• Given information
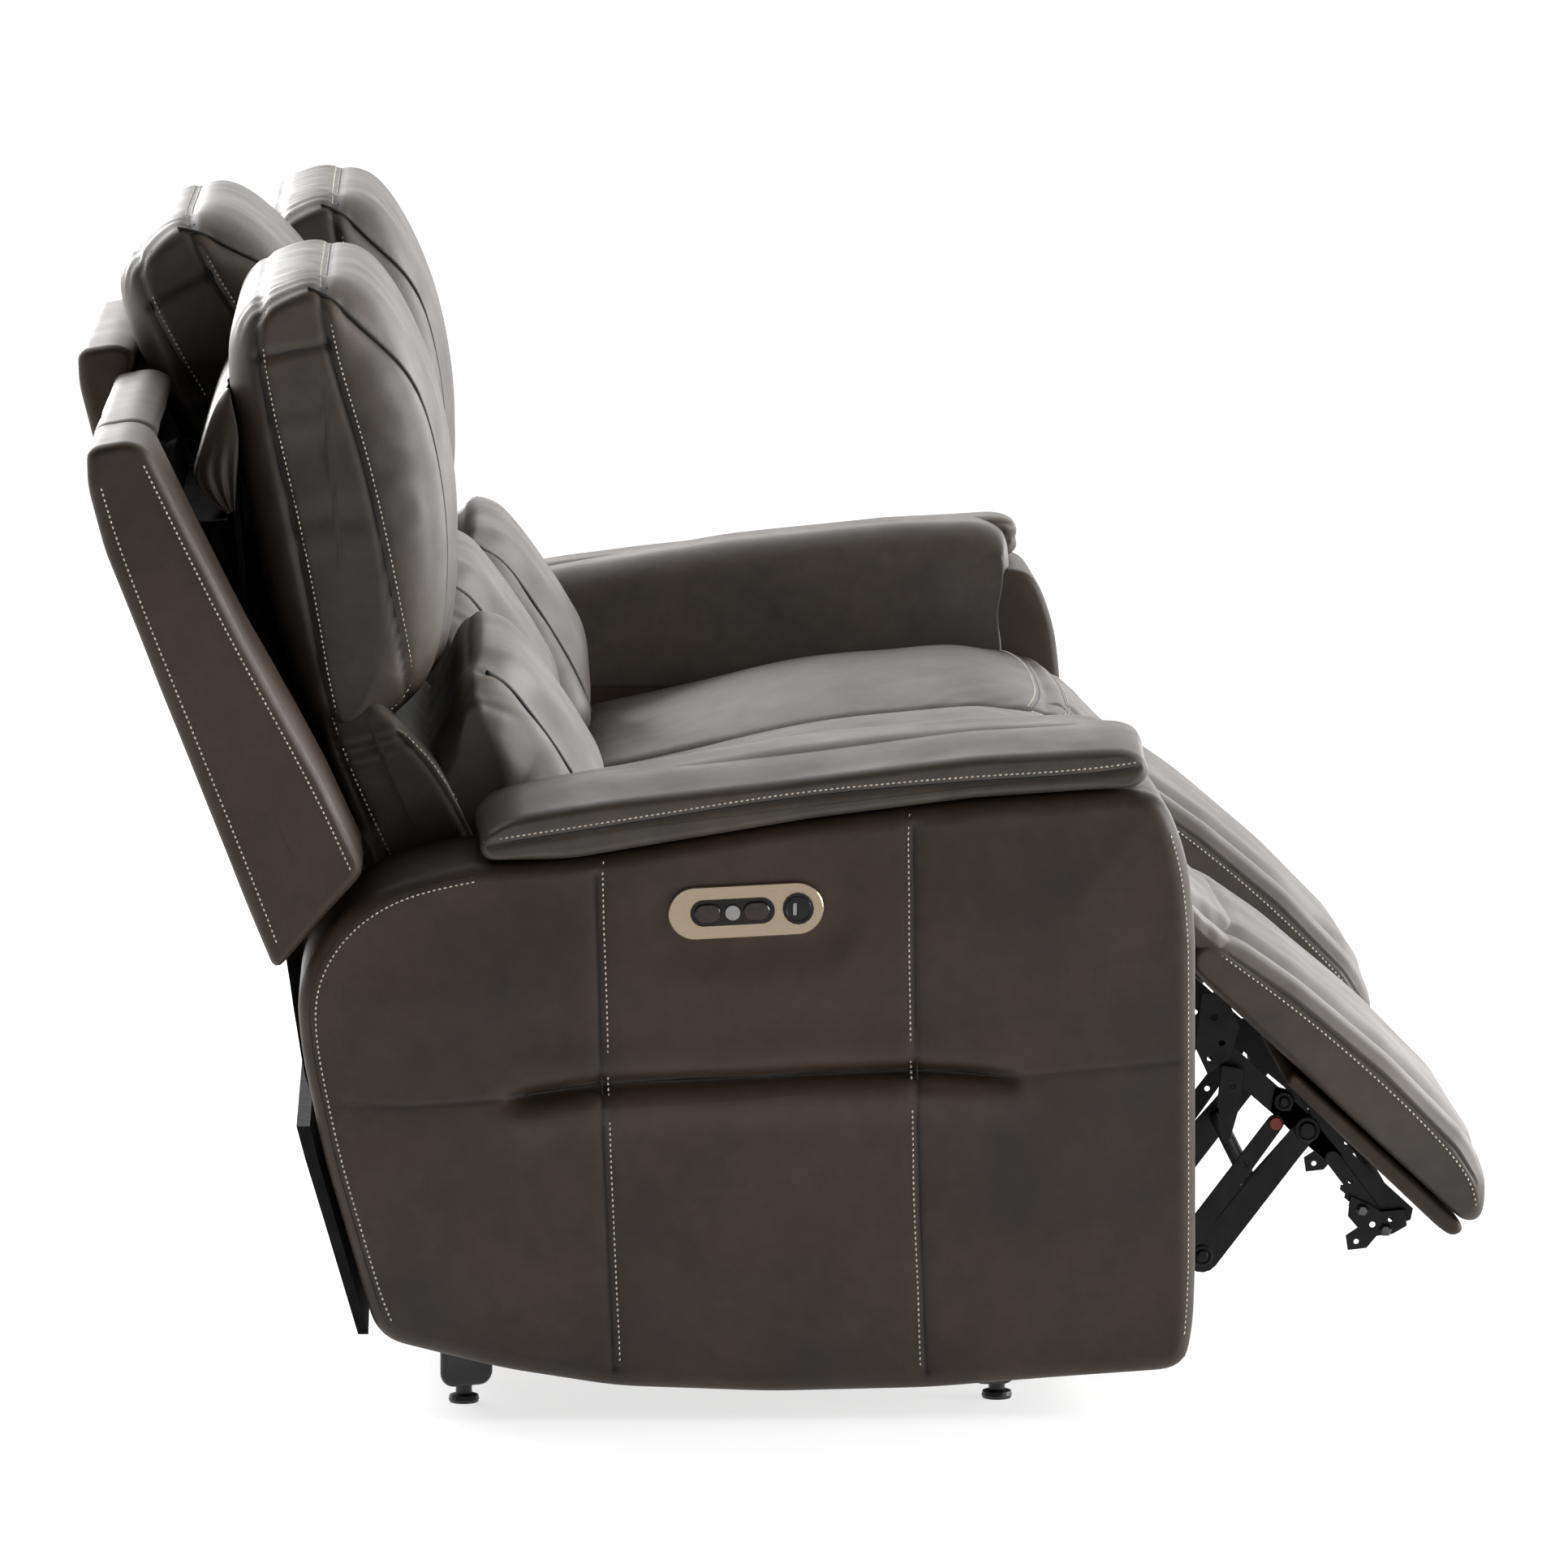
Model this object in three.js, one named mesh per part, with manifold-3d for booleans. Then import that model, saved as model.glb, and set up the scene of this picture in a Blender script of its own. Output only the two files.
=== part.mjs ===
// A three-seat power reclining sofa: two end seats that glide, recline and raise a
// footrest, a fixed middle seat, and an oval control plate on each arm.
// Millimetres, +Z up, seats face -Y. "right" and "left" are as a seated person sees them.
import * as THREE from 'three';
import { mergeVertices } from 'three/addons/utils/BufferGeometryUtils.js';
import Module from 'manifold-3d';

const wasm = await Module();
wasm.setup();

// Everything is drawn in the sofa's own side view: x forward, y up, z towards the right arm.

// Overall layout
const SEAT_PITCH = 557;
const ARM_WIDTH = 220;
const INNER_FACE = 1.5 * SEAT_PITCH;
const OUTER_FACE = INNER_FACE + ARM_WIDTH;
const CUSHION_HALF = SEAT_PITCH / 2 - 6.5;
const SOFT_EDGE = 14;
const LONG_SIDE = 95;
const CORNER_RUN = 22;
const DEPTH_SHIFT = -0.5;

// Back: a straight line leaning from a point behind the seat
const BACK_LEAN = 22;
const RECLINER_BACK = { x: -400, y: 430 };
const MIDDLE_BACK = { x: -438, y: 455 };
const HEAD_PIVOT = { x: 40, y: 300 };
const HEAD_TILT = 17;

// Footrest: hinged at the knee, half way open
const KNEE = { x: 395, y: 465 };
const FOOTREST_ANGLE = -42.4;
const LINK_PIVOT = { x: 291, y: 338 };
const LINK_ELBOW = { x: 426, y: 107 };
const BOARD_PIVOT = { x: 530, y: 234 };
const LINK_HALF_WIDTH = 12;
const LINK_THICKNESS = 5;
const BRACKET_INSET = 208.5;
const OUTER_LINK_INSET = 215;

// Control plate on the outside of each arm
const CONTROL = { x: -38, y: 499.5, slope: 2.7 };
const BEZEL = { length: 149, height: 51, thickness: 3.6 };
const INSERT = { x: -13, length: 81, height: 25, thickness: 1.5 };
const ROCKER = { length: 25, height: 18, thickness: 3.4, offsets: { recline: -37, headrest: 10 } };
const HOME_BUTTON = { x: -13, radius: 7.2, thickness: 3.4 };
const USB = { x: 50, radius: 15, thickness: 3, slot: [12, 4.6, 2.2] };
const BUTTON_GAP = 1.3;
const FACE_GAP = 0.4;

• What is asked
All of the lines above need to be given again exactly.

• In response
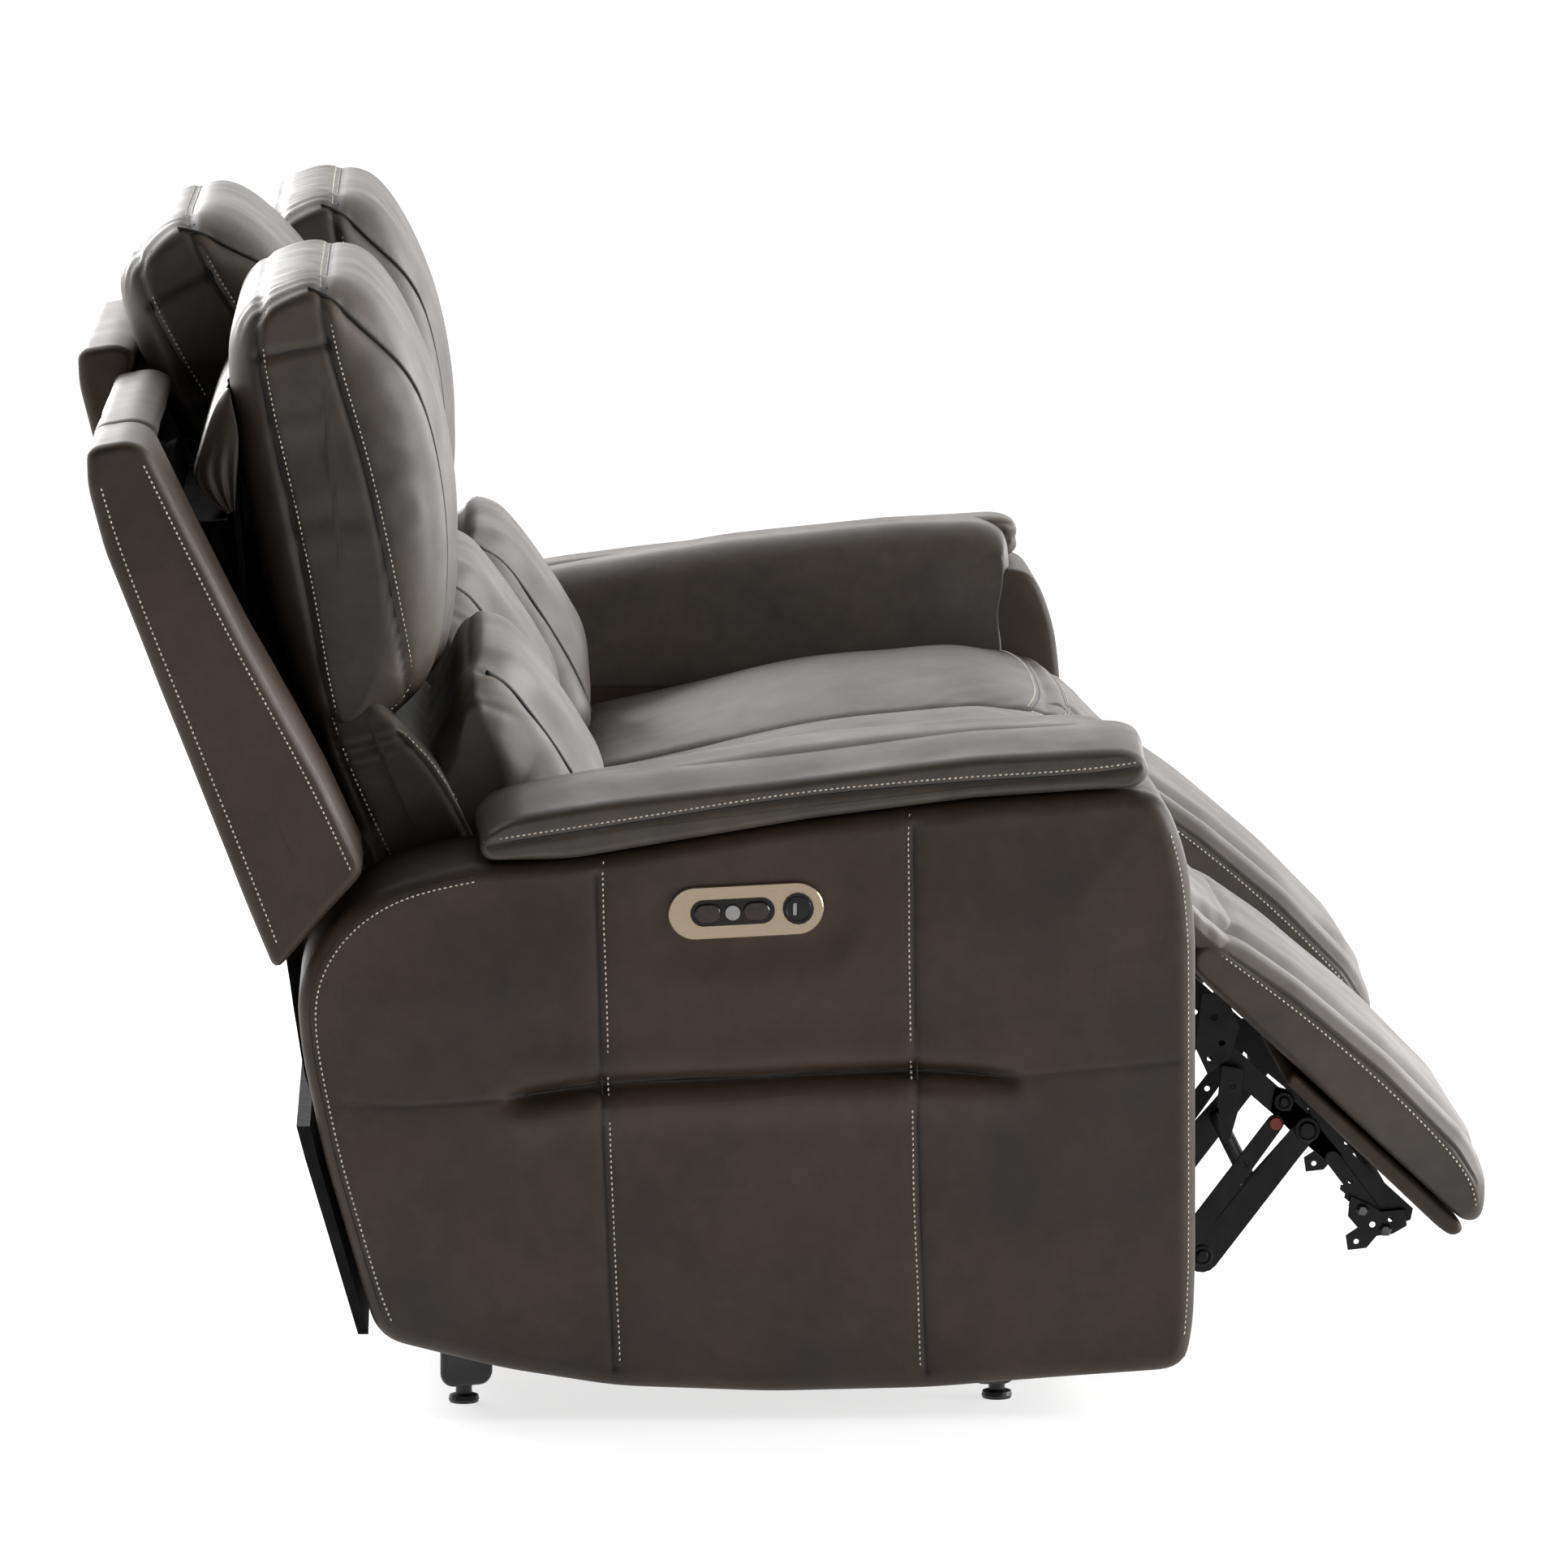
Model this object in three.js, one named mesh per part, with manifold-3d for booleans. Then import that model, saved as model.glb, and set up the scene of this picture in a Blender script of its own. Output only the two files.
=== part.mjs ===
// A three-seat power reclining sofa: two end seats that glide, recline and raise a
// footrest, a fixed middle seat, and an oval control plate on each arm.
// Millimetres, +Z up, seats face -Y. "right" and "left" are as a seated person sees them.
import * as THREE from 'three';
import { mergeVertices } from 'three/addons/utils/BufferGeometryUtils.js';
import Module from 'manifold-3d';

const wasm = await Module();
wasm.setup();

// Everything is drawn in the sofa's own side view: x forward, y up, z towards the right arm.

// Overall layout
const SEAT_PITCH = 557;
const ARM_WIDTH = 220;
const INNER_FACE = 1.5 * SEAT_PITCH;
const OUTER_FACE = INNER_FACE + ARM_WIDTH;
const CUSHION_HALF = SEAT_PITCH / 2 - 6.5;
const SOFT_EDGE = 14;
const LONG_SIDE = 95;
const CORNER_RUN = 22;
const DEPTH_SHIFT = -0.5;

// Back: a straight line leaning from a point behind the seat
const BACK_LEAN = 22;
const RECLINER_BACK = { x: -400, y: 430 };
const MIDDLE_BACK = { x: -438, y: 455 };
const HEAD_PIVOT = { x: 40, y: 300 };
const HEAD_TILT = 17;

// Footrest: hinged at the knee, half way open
const KNEE = { x: 395, y: 465 };
const FOOTREST_ANGLE = -42.4;
const LINK_PIVOT = { x: 291, y: 338 };
const LINK_ELBOW = { x: 426, y: 107 };
const BOARD_PIVOT = { x: 530, y: 234 };
const LINK_HALF_WIDTH = 12;
const LINK_THICKNESS = 5;
const BRACKET_INSET = 208.5;
const OUTER_LINK_INSET = 215;

// Control plate on the outside of each arm
const CONTROL = { x: -38, y: 499.5, slope: 2.7 };
const BEZEL = { length: 149, height: 51, thickness: 3.6 };
const INSERT = { x: -13, length: 81, height: 25, thickness: 1.5 };
const ROCKER = { length: 25, height: 18, thickness: 3.4, offsets: { recline: -37, headrest: 10 } };
const HOME_BUTTON = { x: -13, radius: 7.2, thickness: 3.4 };
const USB = { x: 50, radius: 15, thickness: 3, slot: [12, 4.6, 2.2] };
const BUTTON_GAP = 1.3;
const FACE_GAP = 0.4;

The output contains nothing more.